### WORK REQUIRED:
Copy out all lines in the data below containing the string "materials".

### GIVEN DATA:
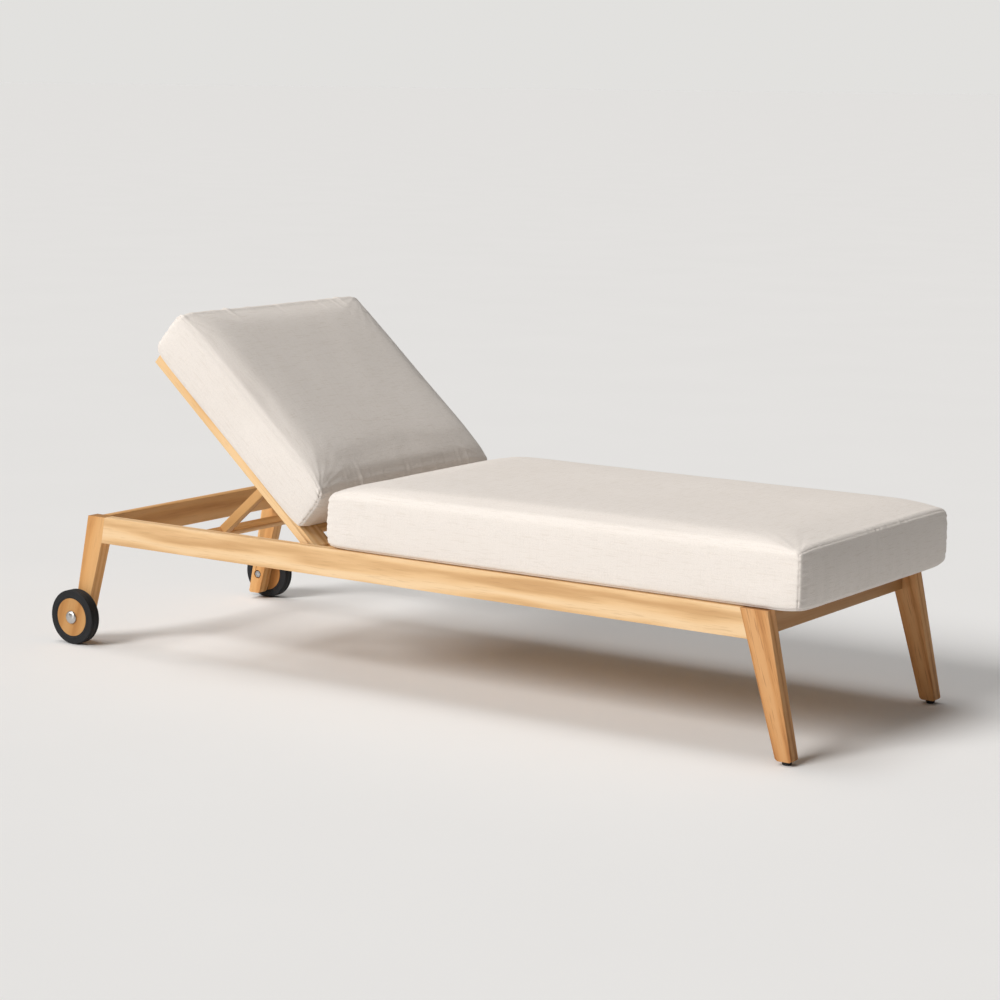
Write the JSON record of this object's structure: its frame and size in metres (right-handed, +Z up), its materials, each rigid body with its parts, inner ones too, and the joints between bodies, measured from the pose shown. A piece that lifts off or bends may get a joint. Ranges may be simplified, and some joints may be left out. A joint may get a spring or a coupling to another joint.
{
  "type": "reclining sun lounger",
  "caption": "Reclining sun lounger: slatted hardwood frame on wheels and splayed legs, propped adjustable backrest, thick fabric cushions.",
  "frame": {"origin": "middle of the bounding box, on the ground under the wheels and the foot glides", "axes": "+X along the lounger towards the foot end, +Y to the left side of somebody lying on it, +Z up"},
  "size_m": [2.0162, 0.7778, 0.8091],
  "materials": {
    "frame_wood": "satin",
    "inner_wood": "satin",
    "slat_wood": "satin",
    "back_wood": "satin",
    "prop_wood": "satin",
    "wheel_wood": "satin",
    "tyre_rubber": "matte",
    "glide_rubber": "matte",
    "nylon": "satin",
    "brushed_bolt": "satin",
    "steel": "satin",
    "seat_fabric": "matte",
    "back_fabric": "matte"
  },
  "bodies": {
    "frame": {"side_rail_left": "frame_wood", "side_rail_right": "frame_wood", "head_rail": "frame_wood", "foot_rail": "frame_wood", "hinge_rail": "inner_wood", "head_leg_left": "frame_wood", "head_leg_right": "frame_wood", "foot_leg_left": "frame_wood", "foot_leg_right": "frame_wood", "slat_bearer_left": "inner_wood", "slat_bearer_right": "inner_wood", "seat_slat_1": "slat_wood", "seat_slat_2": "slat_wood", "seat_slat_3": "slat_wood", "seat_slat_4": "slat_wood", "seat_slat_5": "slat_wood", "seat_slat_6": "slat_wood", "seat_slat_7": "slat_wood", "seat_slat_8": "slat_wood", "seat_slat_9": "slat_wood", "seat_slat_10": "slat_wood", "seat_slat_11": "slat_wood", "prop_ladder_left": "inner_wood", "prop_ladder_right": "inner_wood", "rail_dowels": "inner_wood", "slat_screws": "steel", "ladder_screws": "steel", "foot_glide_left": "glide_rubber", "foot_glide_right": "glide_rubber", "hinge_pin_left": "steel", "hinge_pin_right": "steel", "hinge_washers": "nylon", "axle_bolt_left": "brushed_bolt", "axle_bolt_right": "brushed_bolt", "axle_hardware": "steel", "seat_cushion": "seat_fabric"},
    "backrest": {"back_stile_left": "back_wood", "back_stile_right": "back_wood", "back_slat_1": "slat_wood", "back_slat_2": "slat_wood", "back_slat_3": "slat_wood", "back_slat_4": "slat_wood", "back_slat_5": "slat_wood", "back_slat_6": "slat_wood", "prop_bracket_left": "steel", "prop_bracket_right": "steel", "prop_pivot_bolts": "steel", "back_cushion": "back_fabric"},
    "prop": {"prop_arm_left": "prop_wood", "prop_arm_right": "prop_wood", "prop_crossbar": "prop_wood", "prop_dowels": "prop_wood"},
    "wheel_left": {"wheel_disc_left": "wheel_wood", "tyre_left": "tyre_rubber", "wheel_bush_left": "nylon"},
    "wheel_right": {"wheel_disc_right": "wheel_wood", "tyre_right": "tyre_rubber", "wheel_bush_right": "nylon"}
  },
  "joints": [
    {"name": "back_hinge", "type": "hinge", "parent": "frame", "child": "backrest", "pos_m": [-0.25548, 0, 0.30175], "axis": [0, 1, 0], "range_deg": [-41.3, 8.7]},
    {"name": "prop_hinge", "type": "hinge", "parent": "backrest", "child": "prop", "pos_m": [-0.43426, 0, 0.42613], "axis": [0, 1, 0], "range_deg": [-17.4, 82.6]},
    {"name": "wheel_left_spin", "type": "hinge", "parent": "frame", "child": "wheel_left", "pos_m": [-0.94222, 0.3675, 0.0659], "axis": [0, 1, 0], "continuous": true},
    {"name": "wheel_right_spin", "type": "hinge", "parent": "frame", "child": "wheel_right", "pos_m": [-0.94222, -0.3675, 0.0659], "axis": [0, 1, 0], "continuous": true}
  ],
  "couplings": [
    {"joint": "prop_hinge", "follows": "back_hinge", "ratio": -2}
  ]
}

### SOLUTION BELOW:
Write the JSON record of this object's structure: its frame and size in metres (right-handed, +Z up), its materials, each rigid body with its parts, inner ones too, and the joints between bodies, measured from the pose shown. A piece that lifts off or bends may get a joint. Ranges may be simplified, and some joints may be left out. A joint may get a spring or a coupling to another joint.
  "materials": {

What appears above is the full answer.